# Sb Heavy 10 With Collet Closer Help Id



## toolman_ar (Nov 24, 2016)

Happy Thanks Giving to one and all!!

I found this little guy for sale near me. Not that I need another project or even have space...

But, I would like your help regarding the collet device mounted in front of the spindle.

The add states that it is made in Germany?

The machine is a 1941, South Bend Heavy 10 Lathe, long bed, 34" between centers. 115v, 1 Hp motor, comes with 3 jaw, 4 jaw, and face plate. Has 1-7/8-8 threaded spindle, and a 1.062 thru hole.

I think this is a nifty machine, but have been holding out for a larger thru hole, undermount, 10" lathe.
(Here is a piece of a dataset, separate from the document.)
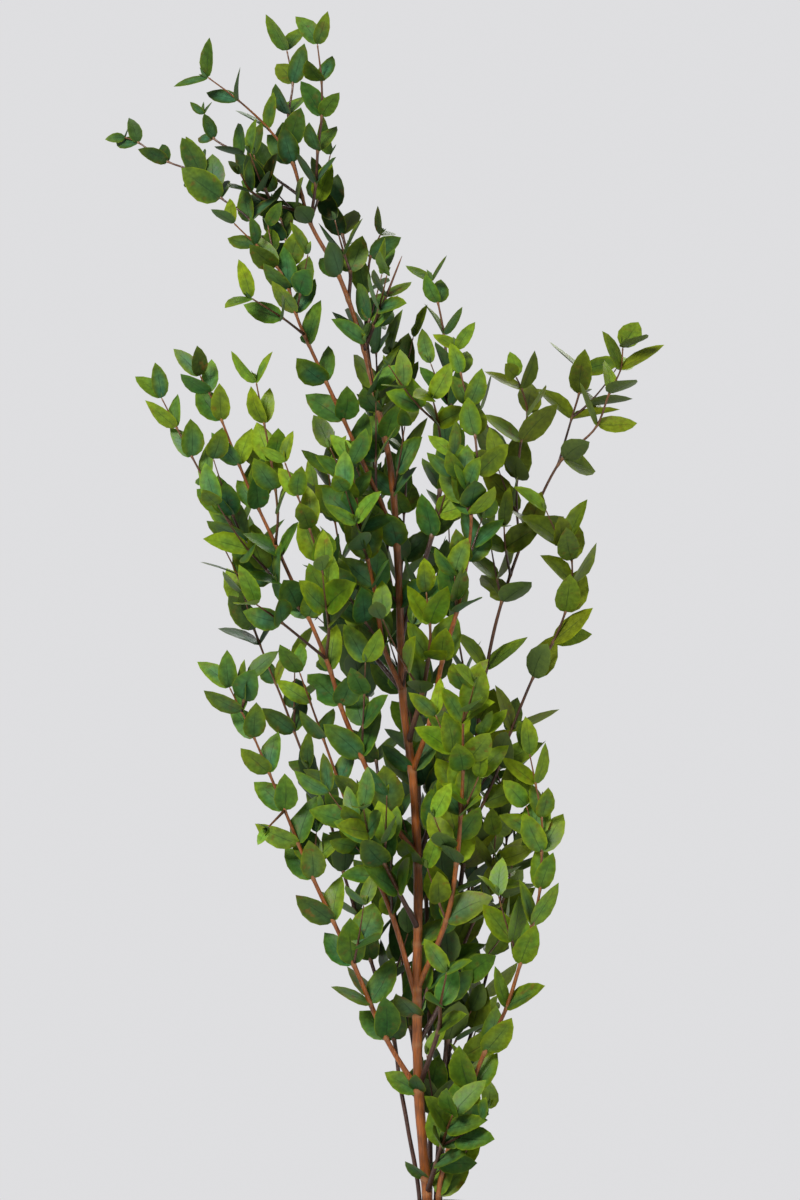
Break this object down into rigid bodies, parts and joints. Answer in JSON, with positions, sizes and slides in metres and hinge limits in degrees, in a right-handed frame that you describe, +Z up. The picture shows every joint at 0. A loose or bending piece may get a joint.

What are your thoughts on the collet closer system?

toolman_ar


----------



## woodtickgreg (Nov 24, 2016)

I may be wrong but I don't think that's a heavy 10 with this spindle specs. heavy 10's are usually 2 1/4 x 8 with a much larger pass through, around 1 1/2 ish or bigger. looks like heavy 10 though. and that collet closer is very unique and cool.
Lots of tooling with that lathe!


----------



## toolman_ar (Nov 26, 2016)

Someone was faster than me, the add is gone. Guess I will keep looking.

I need to finish other projects, rather than finding new ones...

toolman_ar


----------



## omni_dilletante (Nov 26, 2016)

There are two different models of the Heavy 10 South Bend, the 10L and the 10R.  

The L has a 2-1/4x8 spindle and will take 5C colletrs.  The R has a 1-7/8x8 spindle, a 1" through hole and takes 2A collets.  

The R is somewhat rare and tend to be earlier models, mine dates to the early 40's.  This lathe appears to be the same vintage.  Although I em envious of the chip pan.

There are a number of collet fixtures that mount on the front spindle and allow for quick change of work piece.  I have not seen this particular one before but have seen others, usually for 5C collets.


----------